◆ Task requirements
The listing below contains a span that opens with the line containing "head_block();" and closes with the line containing "for node in". Return that span exactly.

• • •

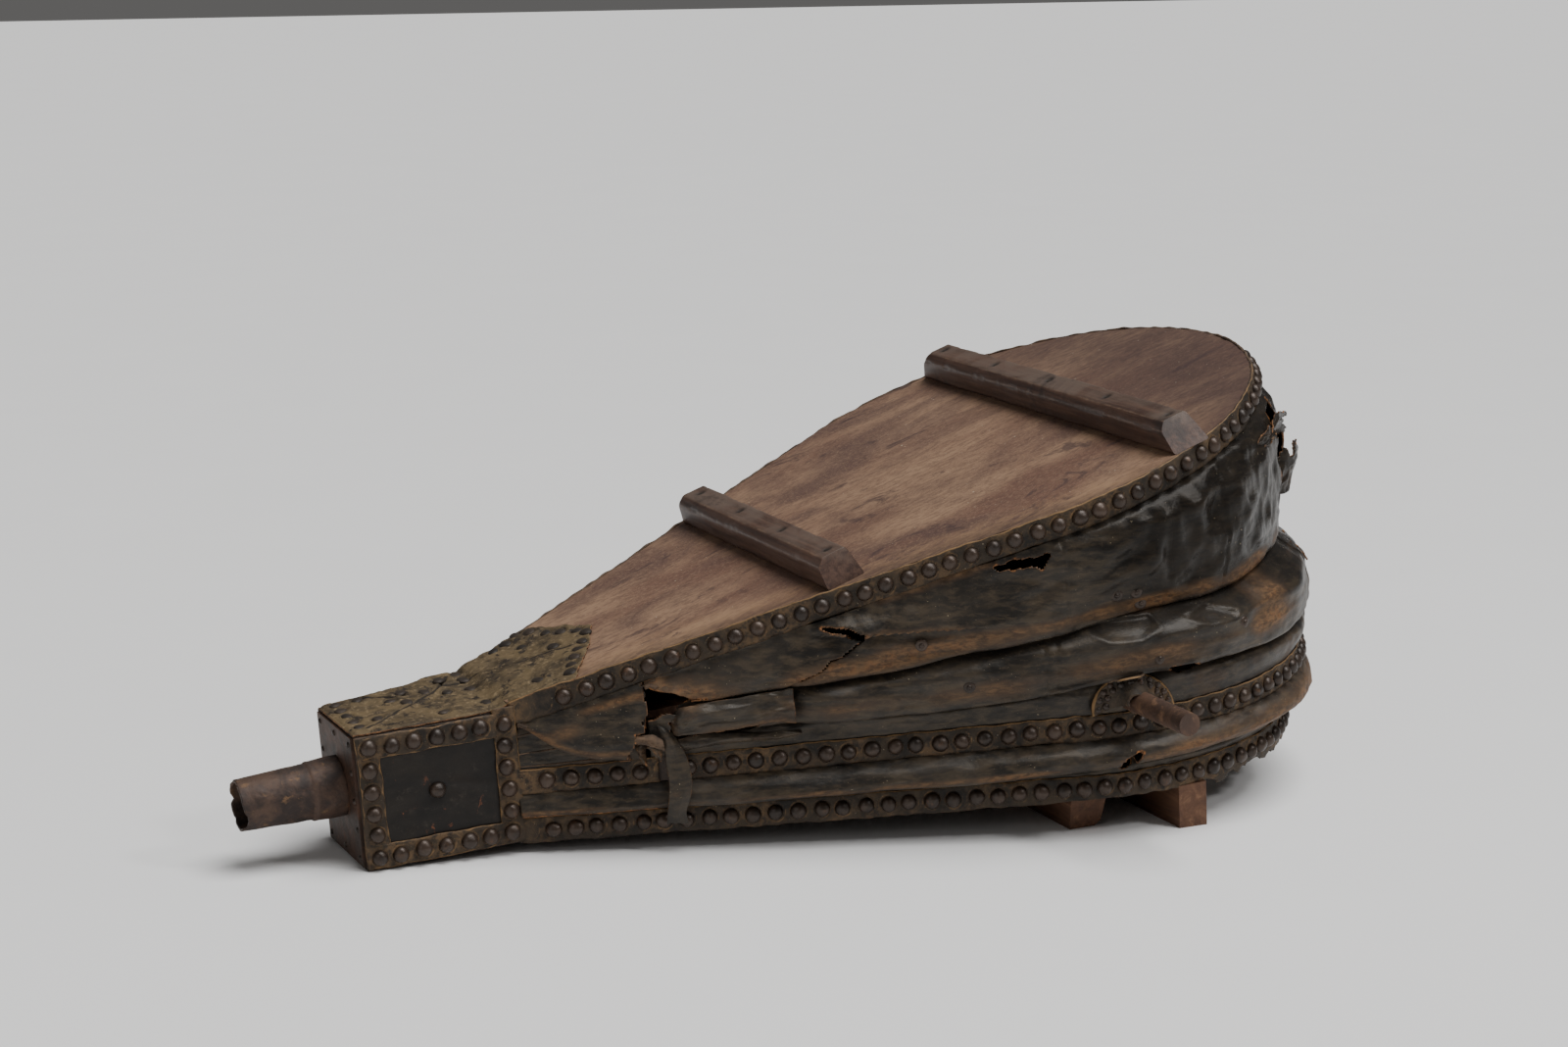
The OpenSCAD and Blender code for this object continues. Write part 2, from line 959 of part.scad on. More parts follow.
function nail_rows(n, reach) = [for (i = [0 : n - 1]) reach * (2 * i / (n - 1) - 1)];

front_batten_nails = nail_rows(4, 240);
rear_batten_nails = nail_rows(5, 366);
batten_nail_x = batten_base / 2;

module sunk(ys, h) {
    for (y = ys)
        translate([batten_nail_x, y, h - sink_depth])
            cylinder(h = sink_depth + cut, r = sink_r);
}

module top_batten_front() {
    color(dark_wood)
        on_top_board()
            translate([front_batten_s, 0, 0])
                difference() {
                    batten(front_batten_half, front_batten_slope, batten_base, batten_h);
                    sunk(front_batten_nails, batten_h);
                }
}

module top_batten_rear() {
    color(dark_wood)
        on_top_board()
            translate([rear_batten_s, 0, 0])
                difference() {
                    batten(rear_batten_half, rear_batten_slope, batten_base, batten_h);
                    sunk(rear_batten_nails, batten_h);
                }
}

batten_nail_r = 7;
batten_nail_h = 3;

module batten_nail_heads(s, ys) {
    for (y = ys)
        translate([s + batten_nail_x, y, batten_h - sink_depth])
            dome(batten_nail_r, batten_nail_h);
}

module top_batten_nails() {
    color(iron)
        on_top_board() {
            batten_nail_heads(front_batten_s, front_batten_nails);
            batten_nail_heads(rear_batten_s, rear_batten_nails);
        }
}

hinge_cover_s = 4;
hinge_corner_s = 80;
hinge_tip_s = 190;
hinge_inset = 2;
hinge_row_n = 5;

// Half of the top board's width at distance s behind its hinge, on the straight sides
function top_half_width(s) = neck_half - s / tan(tangent_angle(top_length, top_radius));

// Leather of the top board's hinge, a wide V nailed over the front of the board
module top_hinge_leather() {
    front = top_half_width(hinge_cover_s) - hinge_inset;
    corner = top_half_width(hinge_corner_s) - hinge_inset;
    color(worn_leather)
        on_top_board()
            linear_extrude(cover_t)
                polygon([
                    [hinge_cover_s, -front], [hinge_corner_s, -corner], [hinge_tip_s, 0],
                    [hinge_corner_s, corner], [hinge_cover_s, front]
                ]);
}

module top_hinge_studs() {
    tip = hinge_tip_s - 16;
    corner_s = hinge_corner_s + 4;
    corner_y = top_half_width(hinge_corner_s) - 16;
    color(iron)
        on_top_board()
            translate([0, 0, cover_t]) {
                translate([tip, 0, 0])
                    dome(dome_r, cover_studs_h);
                for (i = [0 : hinge_row_n - 1], side = [-1, 1])
                    let (f = i / hinge_row_n)
                    translate([corner_s + (tip - corner_s) * f, side * corner_y * (1 - f), 0])
                        dome(dome_r, cover_studs_h);
            }
}

// ---------------------------------------------------------------- bottom board

module bottom_board() {
    color(dark_wood)
        on_bottom_board()
            difference() {
                linear_extrude(board_t)
                    polygon(board_outline(bottom_length, bottom_radius));
                translate([intake_s, -port_width / 2, -cut])
                    cube([port_length, port_width, board_t + 2 * cut]);
            }
}

module bottom_strap() {
    color(worn_leather)
        on_bottom_board()
            edge_band(bottom_length, bottom_radius, strap_t, board_t, 0, edge_n);
}

module bottom_strap_studs() {
    color(iron)
        on_bottom_board()
            edge_studs(bottom_length, bottom_radius, strap_t, board_t / 2, [1 : edge_n - 2]);
}

// The battens under the bottom board are cut level with the floor, as worn feet
foot_front_s = 806;
foot_front_deep = 66;
foot_front_half = 380;
foot_front_slope = 30;
foot_rear_s = 976;
foot_rear_deep = 90;
foot_rear_half = 420;
foot_rear_w = 50;

module bottom_batten_front() {
    color(raw_wood)
        difference() {
            on_bottom_board()
                translate([foot_front_s + batten_base, 0, 0])
                    rotate([0, 180, 0])
                        batten(foot_front_half, foot_front_slope, batten_base, foot_front_deep);
            below_floor();
        }
}

module bottom_batten_rear() {
    color(raw_wood)
        difference() {
            on_bottom_board()
                translate([foot_rear_s, -foot_rear_half, -foot_rear_deep])
                    cube([foot_rear_w, 2 * foot_rear_half, foot_rear_deep]);
            below_floor();
        }
}

foot_nail_lift = 3;

// Nails through the bottom board into its battens, seen from inside the lower chamber
module bottom_batten_nails() {
    color(iron)
        on_bottom_board()
            translate([0, 0, board_t])
                for (s = [foot_front_s + batten_base / 2, foot_rear_s + foot_rear_w / 2],
                    y = nail_rows(4, 300))
                    translate([s, y, 0])
                        dome(batten_nail_r, foot_nail_lift);
}

// ---------------------------------------------------------------- assembly

head_block();
nose_plate();
nose_plate_nails();
nozzle();
head_side_panels();
head_side_straps();
head_side_studs();
head_top_cover();
head_top_studs();
middle_board();
middle_strap();
middle_strap_studs();
trunnion_bar();
trunnion_saddles();
trunnion_bolts();
trunnion_nuts();
trunnion_gussets();
trunnion_gusset_tacks();
transfer_valve_keeper();
transfer_valve_flap();
transfer_valve_leather();
upper_leather();
lower_leather();
bottom_hinge_leather();
top_board();
top_batten_front();
top_batten_rear();
top_batten_nails();
top_strap();
top_strap_studs();
top_hinge_leather();
top_hinge_studs();
hoop_upper();
hoop_upper_nails();
hoop_lower();
hoop_lower_nails();
bottom_board();
bottom_batten_front();
bottom_batten_rear();
bottom_batten_nails();
bottom_strap();
bottom_strap_studs();
intake_valve_keeper();
intake_valve_flap();
intake_valve_leather();
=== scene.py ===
import json
import math
from contextlib import contextmanager

import bmesh
import bpy
import numpy as np
from mathutils import Matrix, Vector


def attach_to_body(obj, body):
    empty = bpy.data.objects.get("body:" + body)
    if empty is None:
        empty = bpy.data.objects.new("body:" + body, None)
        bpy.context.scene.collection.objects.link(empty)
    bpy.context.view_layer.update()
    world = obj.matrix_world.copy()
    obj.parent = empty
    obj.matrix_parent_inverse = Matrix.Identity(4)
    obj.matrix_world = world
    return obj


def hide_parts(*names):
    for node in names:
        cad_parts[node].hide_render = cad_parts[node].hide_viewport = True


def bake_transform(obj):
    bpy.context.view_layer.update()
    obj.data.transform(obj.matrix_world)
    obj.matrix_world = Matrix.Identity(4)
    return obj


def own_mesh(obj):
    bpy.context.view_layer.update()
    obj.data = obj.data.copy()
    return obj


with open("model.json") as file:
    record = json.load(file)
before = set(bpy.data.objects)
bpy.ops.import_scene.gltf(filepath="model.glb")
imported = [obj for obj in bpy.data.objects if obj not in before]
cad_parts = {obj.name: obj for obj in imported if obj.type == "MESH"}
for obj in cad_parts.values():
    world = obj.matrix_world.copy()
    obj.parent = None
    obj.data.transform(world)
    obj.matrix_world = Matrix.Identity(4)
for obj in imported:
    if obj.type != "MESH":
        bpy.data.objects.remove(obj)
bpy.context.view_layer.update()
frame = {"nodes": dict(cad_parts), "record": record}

# ------------------------------------------------------------------ driving dimensions, in mm
# The bench frame: x from the front of the head block to the rear, y to the far side, z up.
# A board is (length, radius of its round end). Edge points k run from its near front corner
# round the rear to its far front corner: SIDE_N along a side, END_N round the end, about
# EDGE_STEP apart.
HEAD_LENGTH, HEAD_HEIGHT, HEAD_FRONT_WIDTH = 235.0, 212.0, 176.0
NECK_HALF = 102.0
BOARD_T = 38.0
TOP_BOARD = (1373.0, 424.0)
MIDDLE_BOARD = (1400.0, 426.0)
BOTTOM_BOARD = (1363.0, 417.0)
HINGE_X, TOP_HINGE_Z, BOTTOM_HINGE_Z, MIDDLE_Z = 237.0, 222.5, -1.0, 76.0
TOP_ANGLE, BOTTOM_FALL = math.radians(15.5), math.radians(1.4)
ROW_SHIFT, WORN_EDGE = 732.0, 0.5
SIDE_N, END_N = 25, 49
EDGE_N = 2 * SIDE_N + END_N
EDGE_STEP = 36.0
STRAP_T, PANEL_T, COVER_T = 4.0, 3.0, 4.0
DOME_R, DOME_H = 12.8, 10.8
TRUNNION_S = 900.0
MIDDLE_TOP = MIDDLE_Z + BOARD_T

mount = {m["name"]: m for m in frame["record"]["mounts"]}
NOSE_DOWN = math.asin(-mount["nozzle_mouth"]["axis"][2])


# ------------------------------------------------------------------ frames and board edges
def to_row(p):
    """Bench points in mm, shape (..., 3), to the row frame in metres."""
    x, y, z = p[..., 0], p[..., 1], p[..., 2]
    c, s = math.cos(NOSE_DOWN), math.sin(NOSE_DOWN)
    return np.stack([x * c - z * s - ROW_SHIFT, y, x * s + z * c - WORN_EDGE], -1) / 1000


def row_point(x, y, z):
    return Vector(to_row(np.array([x, y, z], float)))


def on_top_board(s, y, z):
    c, n = math.cos(TOP_ANGLE), math.sin(TOP_ANGLE)
    return np.stack([HINGE_X + s * c - z * n, y + 0 * s, TOP_HINGE_Z + s * n + z * c], -1)


def on_middle_board(s, y, z):
    return np.stack([HEAD_LENGTH + s, y + 0 * s, MIDDLE_Z + z + 0 * s], -1)


def on_bottom_board(s, y, z):
    c, n = math.cos(BOTTOM_FALL), math.sin(BOTTOM_FALL)
    return np.stack([HINGE_X + s * c + z * n, y + 0 * s, BOTTOM_HINGE_Z - s * n + z * c], -1)


def tangent_angle(board):
    length, r = board
    return math.atan2(NECK_HALF, r - length) - math.acos(r / math.hypot(length - r, NECK_HALF))


def edge(k, board, off=0.0):
    """Point k along a board's edge, pushed out by off, in the board's own plane."""
    length, r = board
    k = np.asarray(k, float)
    off = np.asarray(off, float) + 0 * k
    half = np.where(k > EDGE_N / 2, EDGE_N - k, k)
    a = tangent_angle(board)
    centre = length - r
    out = np.array([math.cos(a), -math.sin(a)])
    reach = np.array([centre + r * out[0], r * out[1] + NECK_HALF])
    t = half / SIDE_N
    b = (2 * (half - SIDE_N) / END_N - 1) * a
    straight = half <= SIDE_N
    x = np.where(straight, reach[0] * t + off * out[0], centre + (r + off) * np.cos(b))
    y = np.where(straight, -NECK_HALF + reach[1] * t + off * out[1], (r + off) * np.sin(b))
    return x, np.where(k > EDGE_N / 2, -y, y)


def smooth(t):
    t = np.clip(t, 0, 1)
    return t * t * (3 - 2 * t)


def bell(x, width):
    return np.exp(-((x / width) ** 2))


# Smooth noise on a lattice, the same each run
LATTICE = 128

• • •

◆ Reply
head_block();
nose_plate();
nose_plate_nails();
nozzle();
head_side_panels();
head_side_straps();
head_side_studs();
head_top_cover();
head_top_studs();
middle_board();
middle_strap();
middle_strap_studs();
trunnion_bar();
trunnion_saddles();
trunnion_bolts();
trunnion_nuts();
trunnion_gussets();
trunnion_gusset_tacks();
transfer_valve_keeper();
transfer_valve_flap();
transfer_valve_leather();
upper_leather();
lower_leather();
bottom_hinge_leather();
top_board();
top_batten_front();
top_batten_rear();
top_batten_nails();
top_strap();
top_strap_studs();
top_hinge_leather();
top_hinge_studs();
hoop_upper();
hoop_upper_nails();
hoop_lower();
hoop_lower_nails();
bottom_board();
bottom_batten_front();
bottom_batten_rear();
bottom_batten_nails();
bottom_strap();
bottom_strap_studs();
intake_valve_keeper();
intake_valve_flap();
intake_valve_leather();
=== scene.py ===
import json
import math
from contextlib import contextmanager

import bmesh
import bpy
import numpy as np
from mathutils import Matrix, Vector


def attach_to_body(obj, body):
    empty = bpy.data.objects.get("body:" + body)
    if empty is None:
        empty = bpy.data.objects.new("body:" + body, None)
        bpy.context.scene.collection.objects.link(empty)
    bpy.context.view_layer.update()
    world = obj.matrix_world.copy()
    obj.parent = empty
    obj.matrix_parent_inverse = Matrix.Identity(4)
    obj.matrix_world = world
    return obj


def hide_parts(*names):
    for node in names:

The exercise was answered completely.